>>>>>

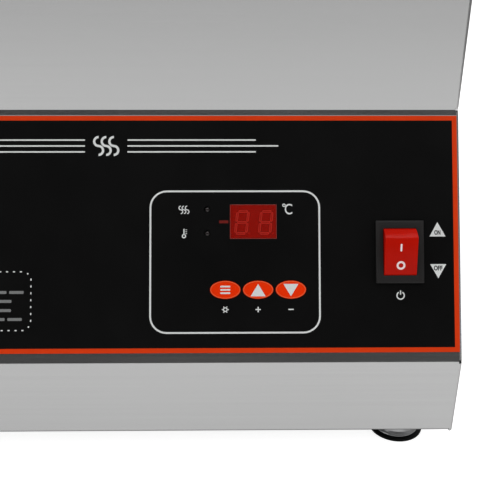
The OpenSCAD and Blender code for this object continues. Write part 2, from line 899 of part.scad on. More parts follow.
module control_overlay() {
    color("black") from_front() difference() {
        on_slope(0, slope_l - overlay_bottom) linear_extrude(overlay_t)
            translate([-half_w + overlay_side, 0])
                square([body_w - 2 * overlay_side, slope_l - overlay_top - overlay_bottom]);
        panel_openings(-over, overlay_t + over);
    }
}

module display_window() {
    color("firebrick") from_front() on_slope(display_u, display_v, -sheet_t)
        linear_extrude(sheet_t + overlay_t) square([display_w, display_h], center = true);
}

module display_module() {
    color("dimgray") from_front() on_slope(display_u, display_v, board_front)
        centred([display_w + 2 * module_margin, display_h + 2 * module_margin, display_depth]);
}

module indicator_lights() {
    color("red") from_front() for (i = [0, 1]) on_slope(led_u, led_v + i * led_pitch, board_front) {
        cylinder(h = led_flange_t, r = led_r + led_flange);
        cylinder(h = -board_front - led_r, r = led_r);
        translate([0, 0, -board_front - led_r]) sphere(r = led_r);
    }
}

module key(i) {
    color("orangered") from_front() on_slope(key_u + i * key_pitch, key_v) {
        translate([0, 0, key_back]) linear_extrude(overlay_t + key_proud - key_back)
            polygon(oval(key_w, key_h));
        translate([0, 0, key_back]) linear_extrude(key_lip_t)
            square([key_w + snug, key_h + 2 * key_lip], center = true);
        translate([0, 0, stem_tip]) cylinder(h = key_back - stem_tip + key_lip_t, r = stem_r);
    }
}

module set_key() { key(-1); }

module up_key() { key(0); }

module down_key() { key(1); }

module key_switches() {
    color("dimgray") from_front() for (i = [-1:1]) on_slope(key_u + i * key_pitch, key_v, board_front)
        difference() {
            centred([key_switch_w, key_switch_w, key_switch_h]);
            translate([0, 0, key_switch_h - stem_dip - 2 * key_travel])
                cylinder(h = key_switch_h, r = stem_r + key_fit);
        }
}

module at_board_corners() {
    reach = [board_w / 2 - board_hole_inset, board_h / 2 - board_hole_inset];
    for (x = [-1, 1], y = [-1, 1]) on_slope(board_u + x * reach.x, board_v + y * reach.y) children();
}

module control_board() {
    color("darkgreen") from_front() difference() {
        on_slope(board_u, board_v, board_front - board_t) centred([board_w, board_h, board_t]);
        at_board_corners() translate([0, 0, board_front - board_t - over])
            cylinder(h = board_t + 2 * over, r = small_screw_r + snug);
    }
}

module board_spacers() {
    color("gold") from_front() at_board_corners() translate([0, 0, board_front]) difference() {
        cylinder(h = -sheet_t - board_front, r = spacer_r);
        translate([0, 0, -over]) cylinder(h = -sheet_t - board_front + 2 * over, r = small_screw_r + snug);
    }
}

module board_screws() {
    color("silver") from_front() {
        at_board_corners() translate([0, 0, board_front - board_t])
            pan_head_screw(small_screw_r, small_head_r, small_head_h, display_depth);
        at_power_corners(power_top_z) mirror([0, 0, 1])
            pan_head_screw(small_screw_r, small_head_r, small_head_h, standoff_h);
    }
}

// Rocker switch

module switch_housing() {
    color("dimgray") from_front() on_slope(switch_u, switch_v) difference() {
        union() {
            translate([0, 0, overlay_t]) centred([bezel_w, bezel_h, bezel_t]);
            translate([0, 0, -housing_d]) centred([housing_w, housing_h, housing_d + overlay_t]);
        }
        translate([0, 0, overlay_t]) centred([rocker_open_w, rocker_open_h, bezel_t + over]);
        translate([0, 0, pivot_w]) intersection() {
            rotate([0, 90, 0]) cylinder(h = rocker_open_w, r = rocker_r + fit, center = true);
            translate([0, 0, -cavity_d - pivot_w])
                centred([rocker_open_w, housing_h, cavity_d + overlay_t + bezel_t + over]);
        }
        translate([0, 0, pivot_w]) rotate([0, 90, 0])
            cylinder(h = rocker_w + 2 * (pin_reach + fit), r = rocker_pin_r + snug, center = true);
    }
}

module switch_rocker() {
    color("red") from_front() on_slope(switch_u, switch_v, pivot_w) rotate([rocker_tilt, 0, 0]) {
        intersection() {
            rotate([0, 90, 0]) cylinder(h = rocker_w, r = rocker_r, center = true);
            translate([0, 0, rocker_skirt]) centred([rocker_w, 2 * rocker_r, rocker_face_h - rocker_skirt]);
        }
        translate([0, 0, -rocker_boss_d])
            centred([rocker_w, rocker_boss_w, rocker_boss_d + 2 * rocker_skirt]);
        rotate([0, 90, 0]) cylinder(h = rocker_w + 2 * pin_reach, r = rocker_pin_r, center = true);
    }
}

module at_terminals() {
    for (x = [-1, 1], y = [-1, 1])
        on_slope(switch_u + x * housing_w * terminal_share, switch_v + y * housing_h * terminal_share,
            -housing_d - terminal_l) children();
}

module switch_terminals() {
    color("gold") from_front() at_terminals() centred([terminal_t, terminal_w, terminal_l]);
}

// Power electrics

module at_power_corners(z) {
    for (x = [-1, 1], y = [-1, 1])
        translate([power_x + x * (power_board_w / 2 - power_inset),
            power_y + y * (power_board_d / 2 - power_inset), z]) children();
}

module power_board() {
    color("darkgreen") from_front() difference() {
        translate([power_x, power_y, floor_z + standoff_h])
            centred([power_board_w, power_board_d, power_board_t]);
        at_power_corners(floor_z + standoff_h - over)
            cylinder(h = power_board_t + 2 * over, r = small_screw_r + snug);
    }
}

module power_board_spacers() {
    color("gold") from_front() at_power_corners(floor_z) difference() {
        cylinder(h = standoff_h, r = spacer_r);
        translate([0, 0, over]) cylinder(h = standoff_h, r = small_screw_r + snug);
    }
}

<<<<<

Reproduce each line of the material above precisely.

▶ _OUTPUT OF THE TASK_:
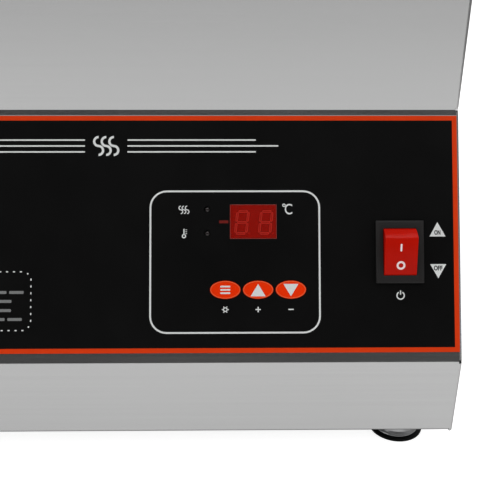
The OpenSCAD and Blender code for this object continues. Write part 2, from line 899 of part.scad on. More parts follow.
module control_overlay() {
    color("black") from_front() difference() {
        on_slope(0, slope_l - overlay_bottom) linear_extrude(overlay_t)
            translate([-half_w + overlay_side, 0])
                square([body_w - 2 * overlay_side, slope_l - overlay_top - overlay_bottom]);
        panel_openings(-over, overlay_t + over);
    }
}

module display_window() {
    color("firebrick") from_front() on_slope(display_u, display_v, -sheet_t)
        linear_extrude(sheet_t + overlay_t) square([display_w, display_h], center = true);
}

module display_module() {
    color("dimgray") from_front() on_slope(display_u, display_v, board_front)
        centred([display_w + 2 * module_margin, display_h + 2 * module_margin, display_depth]);
}

module indicator_lights() {
    color("red") from_front() for (i = [0, 1]) on_slope(led_u, led_v + i * led_pitch, board_front) {
        cylinder(h = led_flange_t, r = led_r + led_flange);
        cylinder(h = -board_front - led_r, r = led_r);
        translate([0, 0, -board_front - led_r]) sphere(r = led_r);
    }
}

module key(i) {
    color("orangered") from_front() on_slope(key_u + i * key_pitch, key_v) {
        translate([0, 0, key_back]) linear_extrude(overlay_t + key_proud - key_back)
            polygon(oval(key_w, key_h));
        translate([0, 0, key_back]) linear_extrude(key_lip_t)
            square([key_w + snug, key_h + 2 * key_lip], center = true);
        translate([0, 0, stem_tip]) cylinder(h = key_back - stem_tip + key_lip_t, r = stem_r);
    }
}

module set_key() { key(-1); }

module up_key() { key(0); }

module down_key() { key(1); }

module key_switches() {
    color("dimgray") from_front() for (i = [-1:1]) on_slope(key_u + i * key_pitch, key_v, board_front)
        difference() {
            centred([key_switch_w, key_switch_w, key_switch_h]);
            translate([0, 0, key_switch_h - stem_dip - 2 * key_travel])
                cylinder(h = key_switch_h, r = stem_r + key_fit);
        }
}

module at_board_corners() {
    reach = [board_w / 2 - board_hole_inset, board_h / 2 - board_hole_inset];
    for (x = [-1, 1], y = [-1, 1]) on_slope(board_u + x * reach.x, board_v + y * reach.y) children();
}

module control_board() {
    color("darkgreen") from_front() difference() {
        on_slope(board_u, board_v, board_front - board_t) centred([board_w, board_h, board_t]);
        at_board_corners() translate([0, 0, board_front - board_t - over])
            cylinder(h = board_t + 2 * over, r = small_screw_r + snug);
    }
}

module board_spacers() {
    color("gold") from_front() at_board_corners() translate([0, 0, board_front]) difference() {
        cylinder(h = -sheet_t - board_front, r = spacer_r);
        translate([0, 0, -over]) cylinder(h = -sheet_t - board_front + 2 * over, r = small_screw_r + snug);
    }
}

module board_screws() {
    color("silver") from_front() {
        at_board_corners() translate([0, 0, board_front - board_t])
            pan_head_screw(small_screw_r, small_head_r, small_head_h, display_depth);
        at_power_corners(power_top_z) mirror([0, 0, 1])
            pan_head_screw(small_screw_r, small_head_r, small_head_h, standoff_h);
    }
}

// Rocker switch

module switch_housing() {
    color("dimgray") from_front() on_slope(switch_u, switch_v) difference() {
        union() {
            translate([0, 0, overlay_t]) centred([bezel_w, bezel_h, bezel_t]);
            translate([0, 0, -housing_d]) centred([housing_w, housing_h, housing_d + overlay_t]);
        }
        translate([0, 0, overlay_t]) centred([rocker_open_w, rocker_open_h, bezel_t + over]);
        translate([0, 0, pivot_w]) intersection() {
            rotate([0, 90, 0]) cylinder(h = rocker_open_w, r = rocker_r + fit, center = true);
            translate([0, 0, -cavity_d - pivot_w])
                centred([rocker_open_w, housing_h, cavity_d + overlay_t + bezel_t + over]);
        }
        translate([0, 0, pivot_w]) rotate([0, 90, 0])
            cylinder(h = rocker_w + 2 * (pin_reach + fit), r = rocker_pin_r + snug, center = true);
    }
}

module switch_rocker() {
    color("red") from_front() on_slope(switch_u, switch_v, pivot_w) rotate([rocker_tilt, 0, 0]) {
        intersection() {
            rotate([0, 90, 0]) cylinder(h = rocker_w, r = rocker_r, center = true);
            translate([0, 0, rocker_skirt]) centred([rocker_w, 2 * rocker_r, rocker_face_h - rocker_skirt]);
        }
        translate([0, 0, -rocker_boss_d])
            centred([rocker_w, rocker_boss_w, rocker_boss_d + 2 * rocker_skirt]);
        rotate([0, 90, 0]) cylinder(h = rocker_w + 2 * pin_reach, r = rocker_pin_r, center = true);
    }
}

module at_terminals() {
    for (x = [-1, 1], y = [-1, 1])
        on_slope(switch_u + x * housing_w * terminal_share, switch_v + y * housing_h * terminal_share,
            -housing_d - terminal_l) children();
}

module switch_terminals() {
    color("gold") from_front() at_terminals() centred([terminal_t, terminal_w, terminal_l]);
}

// Power electrics

module at_power_corners(z) {
    for (x = [-1, 1], y = [-1, 1])
        translate([power_x + x * (power_board_w / 2 - power_inset),
            power_y + y * (power_board_d / 2 - power_inset), z]) children();
}

module power_board() {
    color("darkgreen") from_front() difference() {
        translate([power_x, power_y, floor_z + standoff_h])
            centred([power_board_w, power_board_d, power_board_t]);
        at_power_corners(floor_z + standoff_h - over)
            cylinder(h = power_board_t + 2 * over, r = small_screw_r + snug);
    }
}

module power_board_spacers() {
    color("gold") from_front() at_power_corners(floor_z) difference() {
        cylinder(h = standoff_h, r = spacer_r);
        translate([0, 0, over]) cylinder(h = standoff_h, r = small_screw_r + snug);
    }
}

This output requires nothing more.